Niewielu spodziewało się, że w czasie spotkania z prezydentem USA Joe Bidenem papież Franciszek otwarcie sprzeciwi się jego proaborcyjnej polityce. Rzeczywistość okazała się jednak jeszcze bardziej zdumiewająca. Biden przekazał, że Ojciec Święty zachęcił go, aby dalej przyjmował Komunię.

Papież Franciszek poświęcił dziś 75 minut prezydentowi Stanów Zjednoczonych. Wielu katolików, zwłaszcza w Stanach Zjednoczonych miało nadzieję, że Ojciec Święty otwarcie wyrazi sprzeciw wobec polityka działającego na rzecz zabijania dzieci nienarodzonych. Po audiencji przekazano jednak, że rozmowa dotyczyła zmian klimatycznych i pandemii koroanwirisa.

- „W czasie serdecznych rozmów skupiono się na wspólnym zaangażowaniu w ochronę i troskę o planetę, na sytuacji zdrowotnej i walce z pandemią COVID-19, jak również na temacie uchodźców i pomocy migrantom.

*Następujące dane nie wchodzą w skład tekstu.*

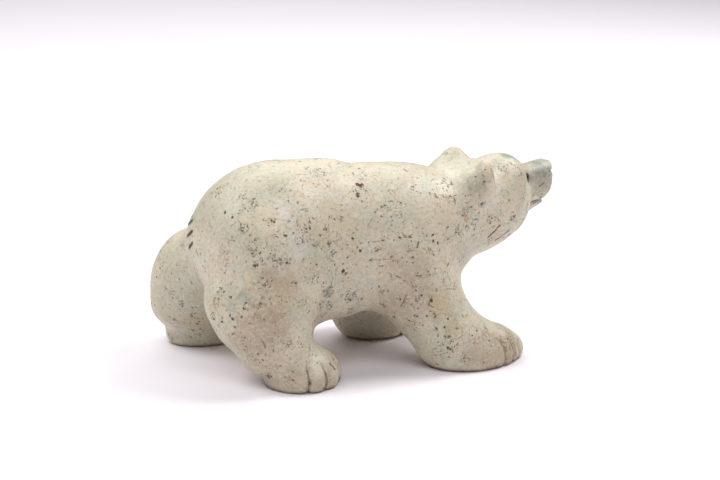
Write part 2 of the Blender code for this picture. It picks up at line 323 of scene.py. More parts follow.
def carved_form():
    """The node tree that fills a grid with the depth field and draws the stone's surface."""
    tree = bpy.data.node_groups.new("bear_form", "GeometryNodeTree")
    tree.interface.new_socket("Geometry", in_out="OUTPUT", socket_type="NodeSocketGeometry")
    for name, (kind, value) in form_values.items():
        tree.interface.new_socket(name, in_out="INPUT", socket_type=kind)
    given = tree.nodes.new("NodeGroupInput").outputs
    wires = Wires(tree)
    position = tree.nodes.new("GeometryNodeInputPosition").outputs[0]
    share = wires.vector("DIVIDE", given["Bear size"], FORM_SHARES)
    place = wires.vector("ADD", wires.vector("DIVIDE", position, share), MIDDLE)
    height = wires.parts(place)[2]

    # Trunk: rib cage, rump, loin, shoulders and neck
    form = wires.egg(place, (4.0, 0.0, 30.5), (28.0, 16.5, 18.8))
    form = wires.join(form, wires.egg(place, (-13.2, 0.0, 31.5), (22.4, 18.0, 19.2)), 6.0)
    form = wires.join(form, wires.egg(place, (-2.5, 0.0, 34.0), (13.0, 12.0, 16.0)), 5.0)
    form = wires.join(form, wires.egg(place, (18.0, 0.0, 30.8), (15.0, 16.0, 17.3)), 6.0)
    form = wires.join(
        form, wires.limb(place, (26.0, -0.5, 32.8), (36.0, 2.0, 37.0), 13.6, 10.5), 6.0
    )

    # Right hind leg: haunch, thigh, hock, shank and paw
    leg = wires.egg(place, (-17.0, -8.0, 29.0), (14.0, 12.5, 14.0))
    leg = wires.join(leg, wires.egg(place, (-20.0, -12.5, 18.0), (12.6, 11.0, 12.5)), 9.0)
    leg = wires.join(leg, wires.egg(place, (-29.3, -13.5, 20.5), (4.2, 4.8, 5.0)), 5.0)
    leg = wires.join(
        leg, wires.limb(place, (-19.6, -15.2, 16.0), (-18.2, -16.6, 11.5), 10.9, 9.3), 4.0
    )
    leg = wires.join(leg, wires.egg(place, (-22.6, -18.0, 6.4), (2.8, 4.2, 2.4)), 3.0)
    leg = wires.join(
        leg, wires.egg(place, (-11.6, -18.7, 2.6), (9.4, 8.3, 7.2), (0.0, 0.0, -8.0)), 4.0
    )
    form = wires.join(form, leg, 8.0)

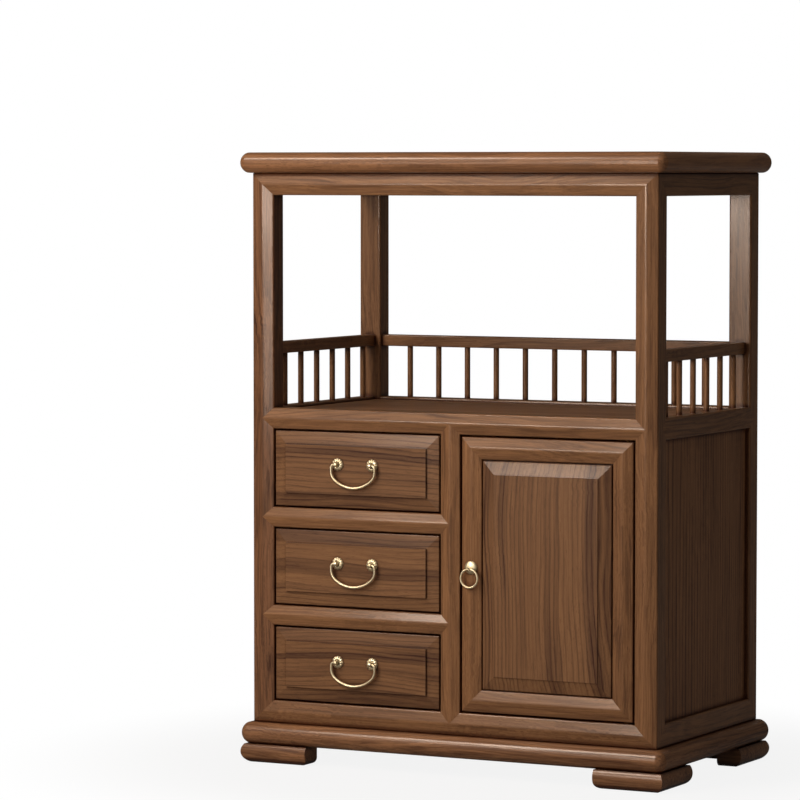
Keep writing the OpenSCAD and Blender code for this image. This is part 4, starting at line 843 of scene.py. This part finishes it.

Nie zabrakło też odwołań do ochrony praw człowieka, w tym prawa do wolności religijnej i sumienia”

- podały służby prasowe Watykanu.

Jeszcze bardziej szokuje oświadczenie samego prezydenta.

- „Właśnie rozmawialiśmy o tym, że [Ojciec Święty] jest szczęśliwy, że jestem dobrym katolikiem”

- stwierdził Joe Biden.

Dodał, że papież zachęcił go też, aby wbrew nauczaniu Kościoła, „nadal przyjmował Komunię”.

Watykan odmówił potwierdzenia prawdziwości tych słów.